All participants will receive a custom t-shirt and a medal as they cross the finish line and make their way to the post-race party at Junker’s Mill, where there will be live music, awards, a recovery tent and food and beverages free for participants and for sale for friends and family.
The course will include glimpses of downtown and surrounding areas, as well as scenic farm views as it takes participants along Main Street, through Rich Park, and then out County Home and Jericho Church roads before ending on Main Street. The website calls the course “challenging” but adds, “If it doesn’t challenge you, it won’t change you. We are certain this course will do just that and leave you with a sense of accomplishment that is hard to parallel.”
With the exception of Main Street, the course will stay open to vehicle traffic. There will be traffic cones along the course as well as course marshals at major junctions and police officers at major intersections. Motorists are encouraged to avoid the race course that morning if possible.
Earbuds are allowed but strollers and dogs are not.
There will be water and sports drink stops along the course and portable toilets available on the course, as well as real bathrooms at about the halfway point.
Friends and family members are encouraged to be along the course to provide encouragement to the participants, and a map with parking and suggested cheer zones will be available on the website before the race.
“It takes a village to create a race experience that leaves participants wanting to come back again and again,” said Hartman. “From pacers, water stop volunteers, course marshals, start and finish line management, cheer zones and more, we need the help of the community.
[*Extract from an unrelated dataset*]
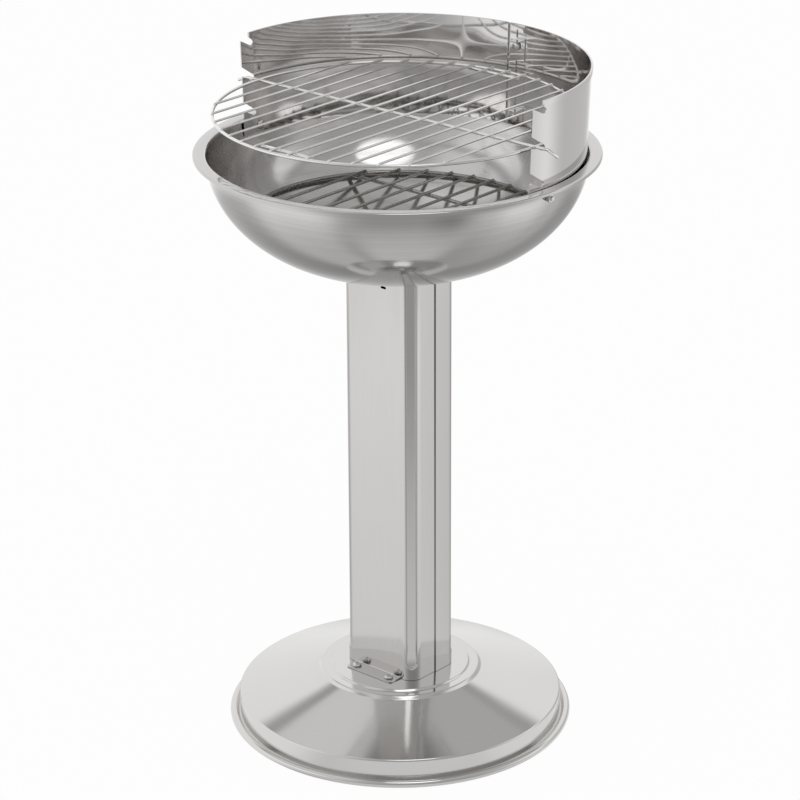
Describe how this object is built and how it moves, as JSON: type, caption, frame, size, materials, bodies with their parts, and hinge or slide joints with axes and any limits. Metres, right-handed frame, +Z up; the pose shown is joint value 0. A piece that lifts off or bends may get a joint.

To make volunteering a little more fun, we are holding a Loudmouth Cheer Zone Competition for groups organizations and clubs to compete on being the best and most supportive cheer zone. If the runners vote them the best cheer zone, that station will win $500 for the charity of their choice.”
Information on how to volunteer is available under the volunteer tab at www.mainstreetmarathon.com/Mocksville. Other pertinent race day details can be found on the website and on Facebook at Main Street Half Marathon of Mocksville.
Sponsorships are available. There will also be free childcare offered at the Davie YMCA for children of participants.
A free sample training plan provided by Pro-Activity is available on the race’s website under the Runners tab, mainstreetmarathon.com. The 12-week plan started Aug. 18 but it isn’t too late to get started. Participants are encouraged to consult with their healthcare provider prior to beginning any new exercise routine.
Registration is available online at www.mainstreetmarathon.com/Mocksville or at the expo November 8, space permitting. General registration for the half marathon from September 1-30 is $70. From October 1-31, the cost is $80, and after that, the cost is $85.
Relay runners pay one price for both runners, but both runners must sign up at the same time and choose Relay on the registration page. The cost is $100 from Sept. 1-30, and $120 from Oct. 1-31. After that the cost is $130.
Superhero Sprinters pricing is $10 for one sprinter, $15 for two, $20 for three and for four or more, $25.
Proceeds after costs will go to a local drug addiction recovery program.
Hartman hopes for a good turnout, not only in terms of participants but also community members.
“We want this to be a celebration and a time for the community to come together and have fun. The Superhero Sprint is a great opportunity for little kids to dress up and then realize, Hey, I moved and did something fun, and my whole family was there cheering for me. This whole event is about highlighting some of the greatest things Mocksville and the surrounding areas have to offer – beautiful landscape, welcoming communities and generously supportive small businesses, which doing what we can to fight addiction. We hope this race is a celebration of health for whatever that means to people.”